_Direction_: Reproduce precisely the lines of the listing below, starting with the line that contains "Model this object" and stopping after the line that contains "their far ends."; include nothing else.

**********

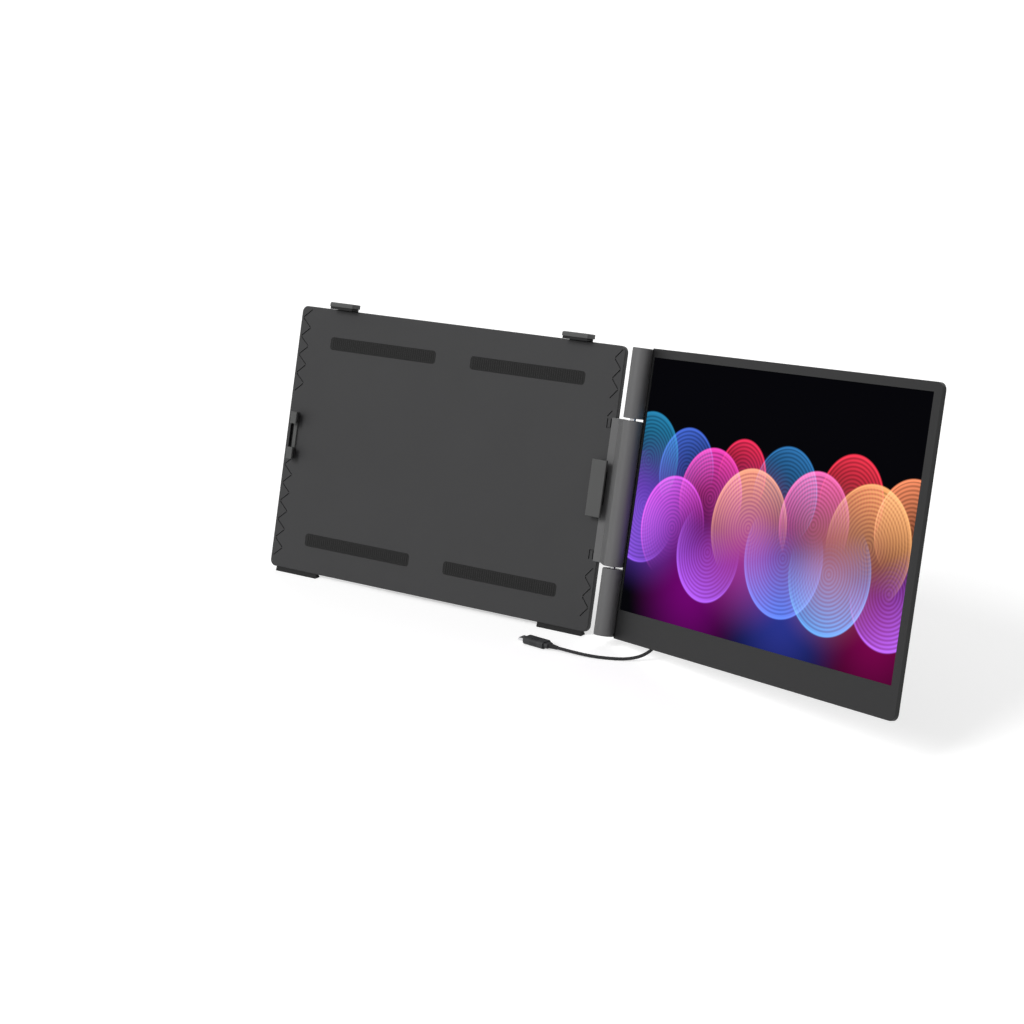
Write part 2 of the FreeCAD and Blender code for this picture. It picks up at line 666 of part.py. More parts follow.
def menu_rocker():
    """Two-way key that tips about its middle."""
    cap = box(BAY_X1 - 1.0, BAY_X1 + 0.9, BUTTON_Y - 1.55, BUTTON_Y + 1.55, ROCKER_Z - 7.7, ROCKER_Z + 7.7)
    cap = bevel_edges(cap, 0.4, lambda p, e: abs(p.x - BAY_X1 - 0.9) < 0.01)
    pivot = rod(0.9, vec(BAY_X1 - 1.6, BUTTON_Y - 1.55, ROCKER_Z), Y_AXIS, 3.1)
    return fuse([cap, pivot])


# Lid clips

def top_clip(x):
    """Sliding clip that hooks over the lid's upper edge."""
    low, high = CLIP_HEAD_Z
    head = box(x - CLIP_W / 2, x + CLIP_W / 2, CLIP_FRONT_Y, CLIP_BACK_Y, low, high)
    head = round_edges(head, 1.8, lambda p, e: p.z > high - 0.01 and p.y < CLIP_FRONT_Y + 0.01)
    head = round_edges(head, 1.2, lambda p, e: abs(abs(p.x - x) - CLIP_W / 2) < 0.01
                       and abs(p.z - (low + high) / 2) < 1.5)
    stem = box(x - STEM_HALF, x + STEM_HALF, SLIDER_Y0, SLIDER_Y1, TOP_STEM_Z0, low + 0.5)
    window = rounded_plate(x - 6.0, x + 6.0, SLIDER_Y0 - 1, SLIDER_Y1 + 1, 190.0, 214.0, 3.0)
    ear = box(x - 2.5, x + 2.5, SLIDER_Y0, SLIDER_Y1, TOP_STEM_Z0 - 6.0, TOP_STEM_Z0 + 0.5)
    return cut(fuse([head, stem, ear]), [window])


def top_clip_pad(x):
    """Rubber lining under the clip's head, with a small lip in front of the lid."""
    low = CLIP_HEAD_Z[0]
    roof = box(x - CLIP_W / 2 + 1, x + CLIP_W / 2 - 1, CLIP_FRONT_Y + 0.6, FRAME_Y0 - 0.3, TOP_SEAT_Z, low)
    lip = box(x - CLIP_W / 2 + 1, x + CLIP_W / 2 - 1, CLIP_FRONT_Y + 0.6, -0.4, TOP_SEAT_Z - 1.0, low)
    return fuse([roof, lip])


def clip_guides(x):
    """Channel rails that keep one top clip's stem on the frame's front half."""
    rails = []
    inner = FRAME_Y0 + FRAME_WALL
    for side in (-1, 1):
        wall = box(-1.4, 1.4, inner, SLIDER_Y1 + SLIDER_GAP, 186.0, 222.0)
        wall.translate(vec(x + side * (STEM_HALF + 1.6), 0, 0))
        lip = box(-2.6, 2.6, SLIDER_Y1 + SLIDER_GAP, SLIDER_Y1 + SLIDER_GAP + 1.0, 186.0, 222.0)
        lip.translate(vec(x + side * (STEM_HALF + 0.4), 0, 0))
        rails.append(fuse([wall, lip]))
    return rails


def side_guides(x0, x1):
    """Channel rails above and below one side clip's slider."""
    rails = []
    inner = FRAME_Y0 + FRAME_WALL
    for middle, side in ((130.6, -1), (98.4, 1)):
        wall = box(x0, x1, inner, SLIDER_Y1 + SLIDER_GAP, middle - 0.9, middle + 0.9)
        lip = box(x0, x1, SLIDER_Y1 + SLIDER_GAP, SLIDER_Y1 + SLIDER_GAP + 1.0,
                  middle + 0.9 * side - 0.9, middle + 0.9 * side + 0.9)
        rails.append(fuse([wall, lip]))
    return rails


def all_guides():
    rails = []
    for x in CLIP_X:
        rails += clip_guides(x)
    rails += side_guides(314.0, 330.0)
    rails += side_guides(LID_W - 330.0, LID_W - 314.0)
    return Part.makeCompound(rails)


def side_slider():
    """Slider of a side clip, with the stem that comes forward through the rail."""
    stem_x0, stem_x1 = SIDE_STEM
    low, high = SIDE_SLIDER_Z
    return [box(stem_x0, stem_x1, FRAME_Y0 - 0.5, SLIDER_Y1, low, high),
            box(SIDE_SLIDER_X0, stem_x1, SLIDER_Y0, SLIDER_Y1, low, high),
            box(SIDE_SLIDER_X0 - 6.0, SIDE_SLIDER_X0 + 0.5, SLIDER_Y0, SLIDER_Y1, 112.0, 117.0)]


def right_side_clip():
    """Side clip with a broad thumb flange over the lid's right edge."""
    low, high = TAB_Z
    stem_x0, stem_x1 = SIDE_STEM
    face = box(LID_W - 0.5, TAB_OUTER, TAB_FRONT_Y, TAB_FRONT_Y + TAB_FLANGE_T, low, high)
    block = box(stem_x0, stem_x1, TAB_FRONT_Y + 1, FRAME_Y0 - 0.2, low, high)
    tab = fuse([face, block])
    tab = round_edges(tab, 0.8, lambda p, e: abs(p.y - TAB_FRONT_Y) < 0.01)
    return fuse([tab] + side_slider())


def left_side_clip():
    """Side clip with two short fingers over the lid's left edge, drawn at the right and mirrored."""
    low, high = FINGER_Z
    stem_x0, stem_x1 = SIDE_STEM
    face = box(LID_W - 0.5, stem_x1, TAB_FRONT_Y, TAB_FRONT_Y + TAB_FLANGE_T, low, high)
    block = box(stem_x0, stem_x1, TAB_FRONT_Y + 1, FRAME_Y0 - 0.2, low, high)
    tab = fuse([face, block])
    tab = round_edges(tab, 0.6, lambda p, e: abs(p.y - TAB_FRONT_Y) < 0.01)
    tab = fuse([tab] + side_slider())
    tab = tab.mirror(vec(LID_W / 2, 0, 0), X_AXIS)
    window = box(-9.0, 4.0, TAB_FRONT_Y - 1, FRAME_Y0 - 1.6, *FINGER_WINDOW)
    return tab.cut(window)


def side_pad(mirror):
    """Rubber lining between the side tab and the lid's edge."""
    low, high = FINGER_Z
    x1 = SIDE_STEM[0]
    pads = [box(x1 - 0.7, x1, -0.4, FRAME_Y0 - 0.4, low + 1, low + 10),
            box(x1 - 0.7, x1, -0.4, FRAME_Y0 - 0.4, high - 10, high - 1)]
    pad = Part.makeCompound(pads)
    if mirror:
        pad = pad.mirror(vec(LID_W / 2, 0, 0), X_AXIS)
    return pad


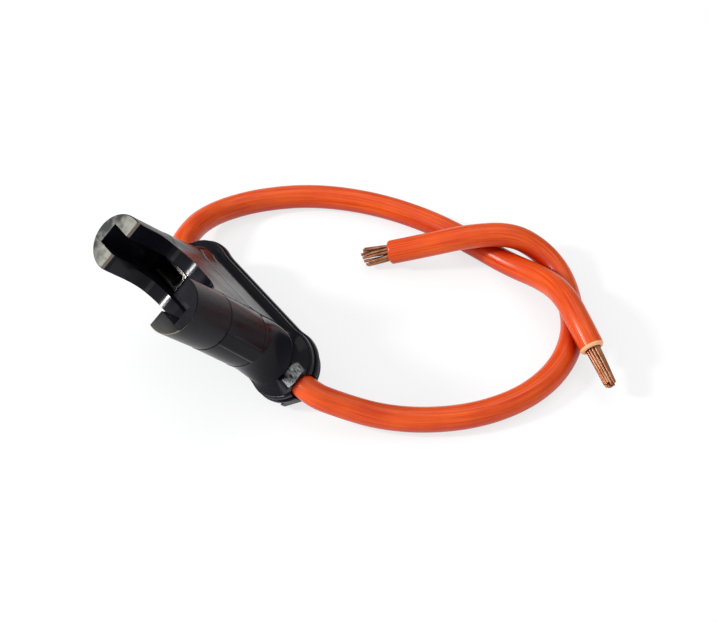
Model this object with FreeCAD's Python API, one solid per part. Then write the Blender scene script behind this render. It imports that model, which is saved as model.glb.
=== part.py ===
"""Inline holder for a standard blade fuse, with two short leads stripped at their far ends.

Millimetres, +Z up. The holder leans forward on the lower edge of its base, as its two bent leads
prop it, and the leads lie on the bench behind it. The origin is on the bench, under the middle of
the holder without its leads. The holder is built upright in its own frame and then set down:
X runs between the two wire exits, Y across the thickness, Z from the wires to the fuse opening,
and its origin is on the wires' line, halfway between the exits.
"""
import FreeCAD, Part
import os
from math import cos, degrees, hypot, pi, radians, sin, tan

Vector = FreeCAD.Vector
X_AXIS = Vector(1, 0, 0)
Y_AXIS = Vector(0, 1, 0)
Z_AXIS = Vector(0, 0, 1)
UPRIGHT = Vector(0, 0, 0)

# Pose on the bench
lean_deg = 37.0

# The fuse that the slot takes
fuse_width = 19.1
fuse_edge_thickness = 3.0
fuse_middle_thickness = 3.7
blade_pitch = 10.6
blade_width = 5.2
blade_thickness = 0.65
slot_end_clearance = 0.2
slot_side_clearance = 0.15
slot_depth = 10.8

# Socket: the tall moulding with two lobes, the finger scoop and the skirt
face_height = 25.0
end_wall = 1.75
lobe_wall = 2.65
waist_wall = 2.05
waist_blend = 8.0
facet_depth = 0.1
scoop_half_width = 6.3
scoop_floor = 15.2
scoop_corner = 5.3
scoop_bevel = 0.35
scoop_bevel_height = 1.2
upper_step_height = 16.5
upper_step = 0.08
lower_step_height = 8.4
lower_step = 0.08
taper_growth = 0.68
rib_half_width = 1.25
rib_rise = 0.65
rib_top_rise = 0.02
rib_foot = 9.0
rib_rounding = 0.55
face_rounding = 0.2
skirt_half_length = 14.3
skirt_bottom = 3.05
skirt_lip = 0.4
skirt_rounding = 0.3
skirt_side = 0.18
socket_side_wall = 1.3
socket_floor = 10.6
spigot_bottom = 1.5
spigot_wall = 0.9
window_clearance = 0.7

# Base: the flared moulding under the skirt
flange_half_length = 16.6
flange_radius = 5.35
flange_waist = 5.08
flange_thickness = 1.2
flange_rounding = 0.25
neck_half_length = 13.7
neck_radius = 3.95
neck_waist = 3.75
spigot_clearance = 0.1
spigot_floor = 1.3

# Cover: the plate with its shallow tray that closes the base from below
rim_overhang = 0.3
rim_side_overhang = 0.22
rim_thickness = 0.9
rim_rounding = 0.2
tray_inset = 1.0
tray_side_inset = 1.07
tray_depth = 3.2
tray_rounding = 0.5
lip_inset = 0.4
lip_length = 1.8
lip_front = 4.7
lip_end_front = 2.1
lip_back = 3.4
lip_end_back = 1.2
lip_thickness = 1.2

# Wire: 12 gauge, nineteen strands
jacket_diameter = 3.8
conductor_diameter = 2.36
strand_diameter = 0.46
conductor_fit = 0.02
exit_clearance = 0.25
exit_boss_inset = 0.3
boss_half_width = 2.85
boss_shoulder_height = 1.3
boss_crest_half_width = 1.5
boss_slope = 0.42
boss_rounding = 1.0
exit_top_wall = 0.45
exit_land = 2.4
crimp_channel_radius = 2.5

# Terminals: folded from strip
strip = 0.5
floor_step = 0.06
crimp_fit = 0.02
barrel_start = 9.2
barrel_length = 2.6
barrel_slit_deg = 24.0
grip_length = 1.4
grip_start = 12.9
leaf_foot = 6.3
leaf_shoulder = 8.2
leaf_contact = 11.4
leaf_top = 13.5
leaf_half_spread = 1.45
leaf_pinch = 0.05
hoop_height = 0.5
hoop_wall = 0.4
hoop_rounding = 1.2

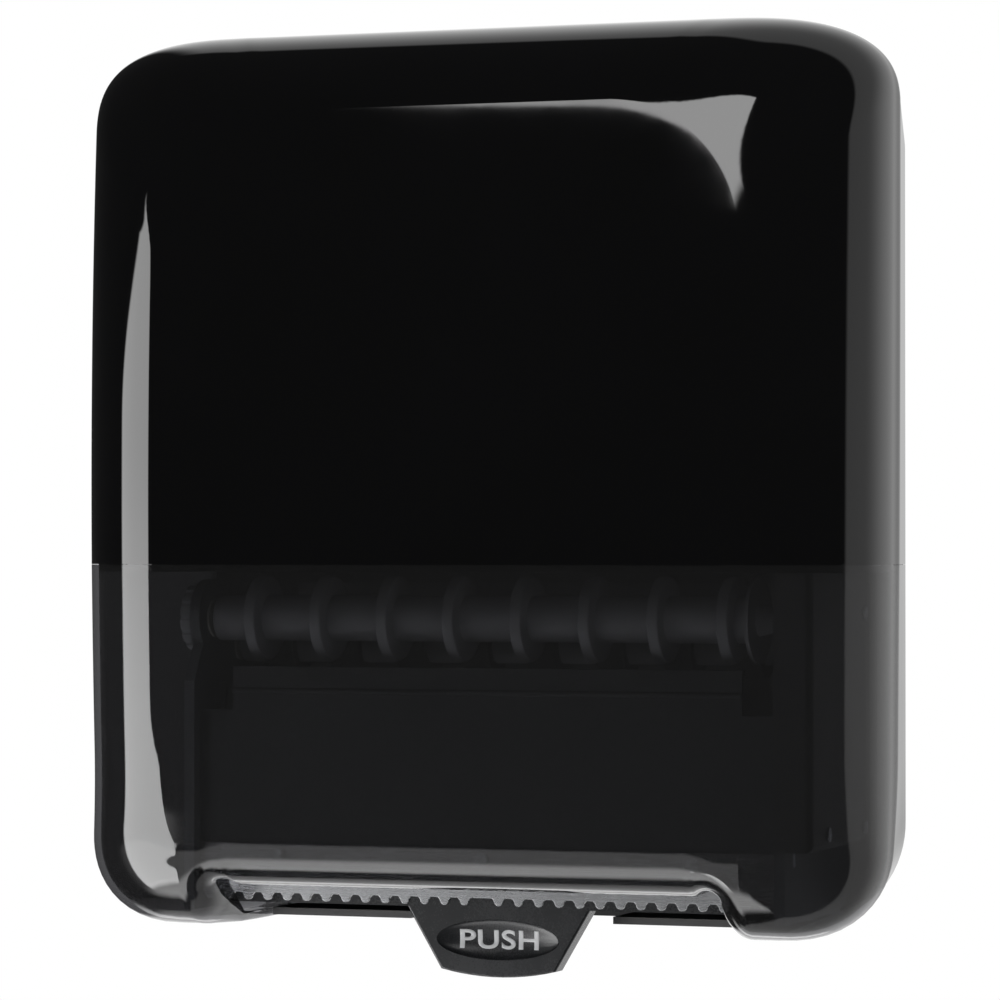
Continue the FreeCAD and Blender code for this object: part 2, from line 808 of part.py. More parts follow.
def gear_outline(centre, radius, count, first, last, start_angle):
    """Points of straight-sided teeth number first to last, tooth 0 at start_angle."""
    pitch = 2 * math.pi / count
    root = radius - gear_module * dedendum_share
    tip = radius + gear_module * addendum_share
    stations = [
        (-root_half_share, root), (-pitch_half_share, radius), (-tip_half_share, tip),
        (tip_half_share, tip), (pitch_half_share, radius), (root_half_share, root),
    ]
    points = []
    for number in range(first, last + 1):
        for share, reach in stations:
            angle = start_angle + (number + share) * pitch
            points.append((centre[0] + reach * math.cos(angle), centre[1] + reach * math.sin(angle)))
    return points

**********

_Answer for the task_:
Model this object with FreeCAD's Python API, one solid per part. Then write the Blender scene script behind this render. It imports that model, which is saved as model.glb.
=== part.py ===
"""Inline holder for a standard blade fuse, with two short leads stripped at their far ends.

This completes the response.